Out of the lines below, please list those that hold the string "part".
== DATA EXCERPT
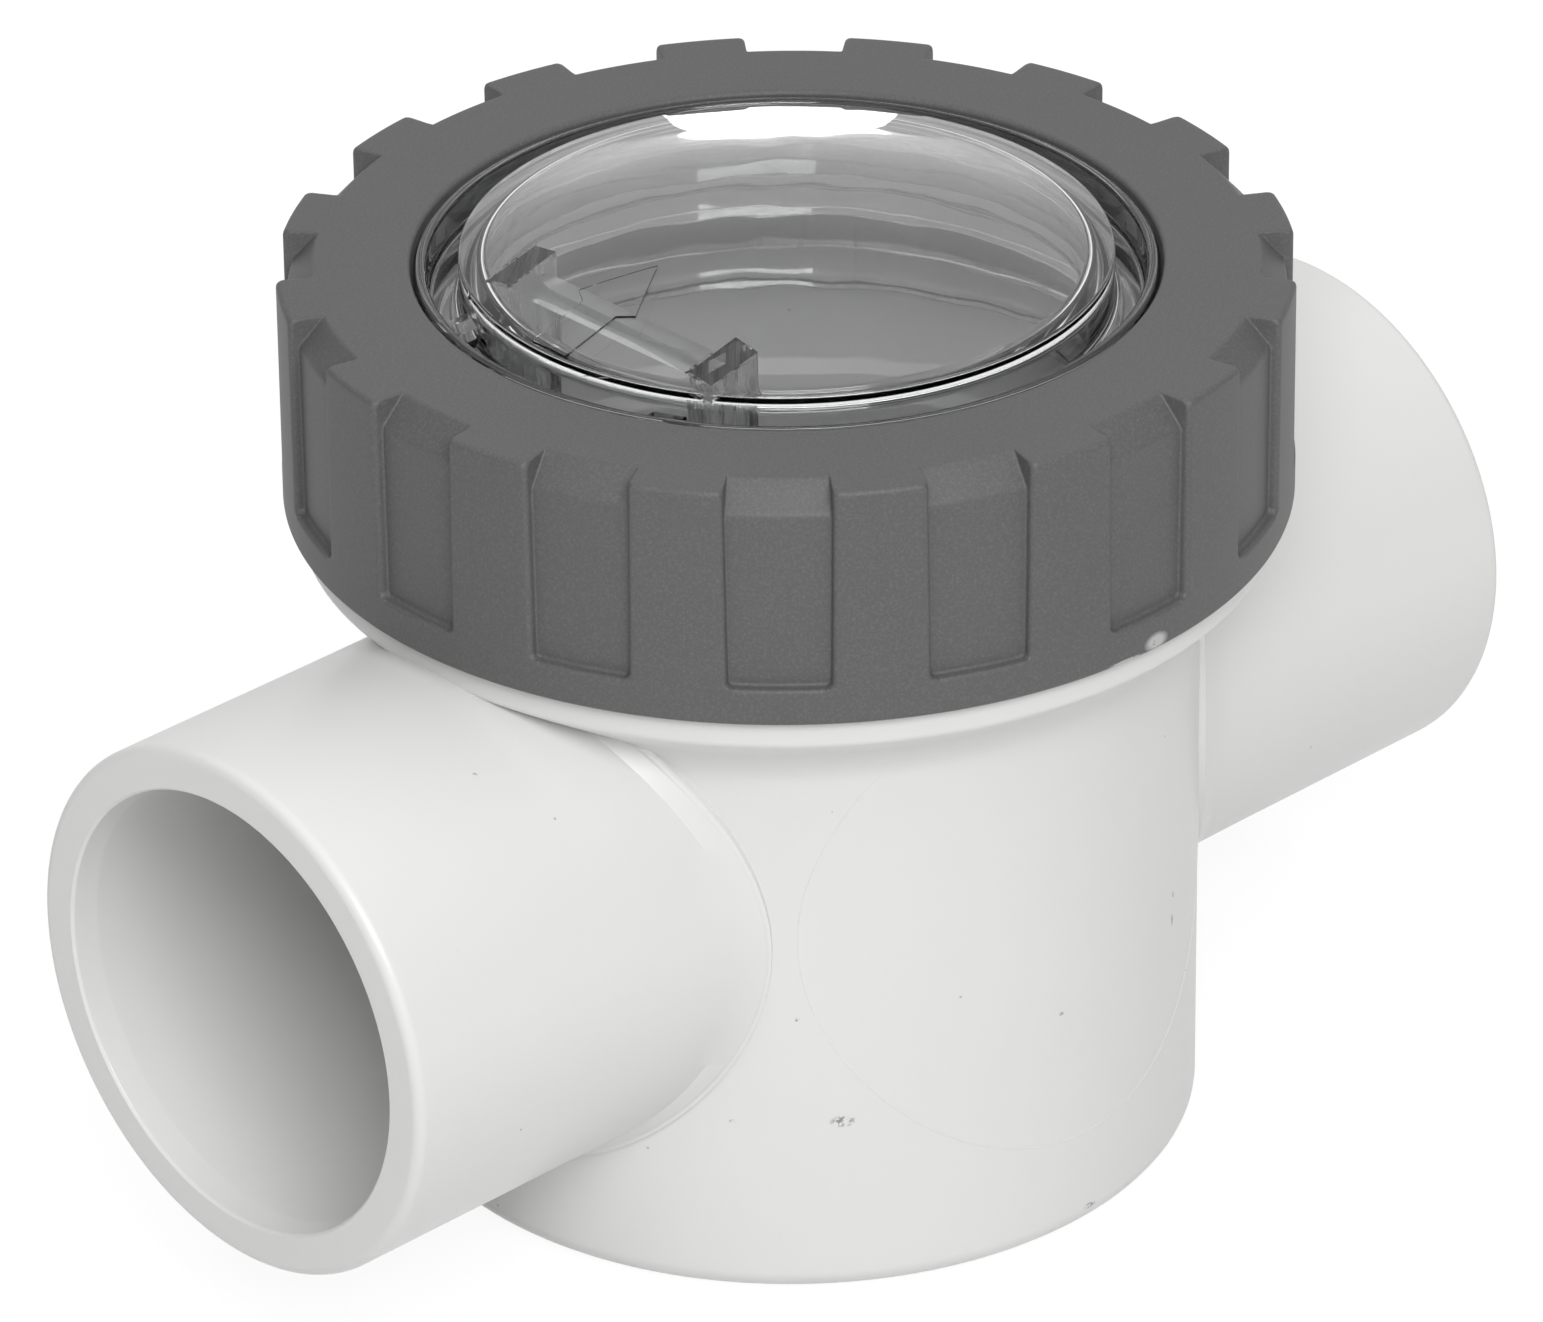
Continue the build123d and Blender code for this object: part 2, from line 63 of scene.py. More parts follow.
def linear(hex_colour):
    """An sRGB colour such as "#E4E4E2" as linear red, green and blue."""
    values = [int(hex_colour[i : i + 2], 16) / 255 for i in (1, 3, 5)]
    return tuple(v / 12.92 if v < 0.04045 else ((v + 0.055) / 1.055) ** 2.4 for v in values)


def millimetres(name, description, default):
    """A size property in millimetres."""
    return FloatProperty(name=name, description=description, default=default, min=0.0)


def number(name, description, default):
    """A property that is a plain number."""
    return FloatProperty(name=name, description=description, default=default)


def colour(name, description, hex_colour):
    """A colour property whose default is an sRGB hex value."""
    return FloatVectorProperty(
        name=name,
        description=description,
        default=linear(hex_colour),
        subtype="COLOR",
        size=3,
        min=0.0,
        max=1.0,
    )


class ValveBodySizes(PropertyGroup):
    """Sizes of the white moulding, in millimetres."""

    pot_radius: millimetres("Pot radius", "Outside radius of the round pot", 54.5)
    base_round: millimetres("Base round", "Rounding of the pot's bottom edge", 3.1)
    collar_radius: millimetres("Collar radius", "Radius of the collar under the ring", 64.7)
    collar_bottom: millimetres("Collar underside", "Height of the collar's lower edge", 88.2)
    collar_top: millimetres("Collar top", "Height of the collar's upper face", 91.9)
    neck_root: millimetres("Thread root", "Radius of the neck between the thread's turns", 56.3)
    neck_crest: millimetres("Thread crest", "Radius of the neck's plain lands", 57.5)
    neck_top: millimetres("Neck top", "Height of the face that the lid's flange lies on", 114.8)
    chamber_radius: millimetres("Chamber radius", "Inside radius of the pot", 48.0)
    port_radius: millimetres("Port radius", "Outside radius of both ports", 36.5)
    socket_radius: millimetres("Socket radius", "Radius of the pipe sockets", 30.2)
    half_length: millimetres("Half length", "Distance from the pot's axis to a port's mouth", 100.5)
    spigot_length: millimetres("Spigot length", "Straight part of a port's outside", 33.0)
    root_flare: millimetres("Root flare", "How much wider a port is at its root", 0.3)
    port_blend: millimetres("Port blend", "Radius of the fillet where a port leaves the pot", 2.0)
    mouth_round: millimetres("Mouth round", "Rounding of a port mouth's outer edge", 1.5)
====
• _EXPECTED OUTPUT_
Continue the build123d and Blender code for this object: part 2, from line 63 of scene.py. More parts follow.
    spigot_length: millimetres("Spigot length", "Straight part of a port's outside", 33.0)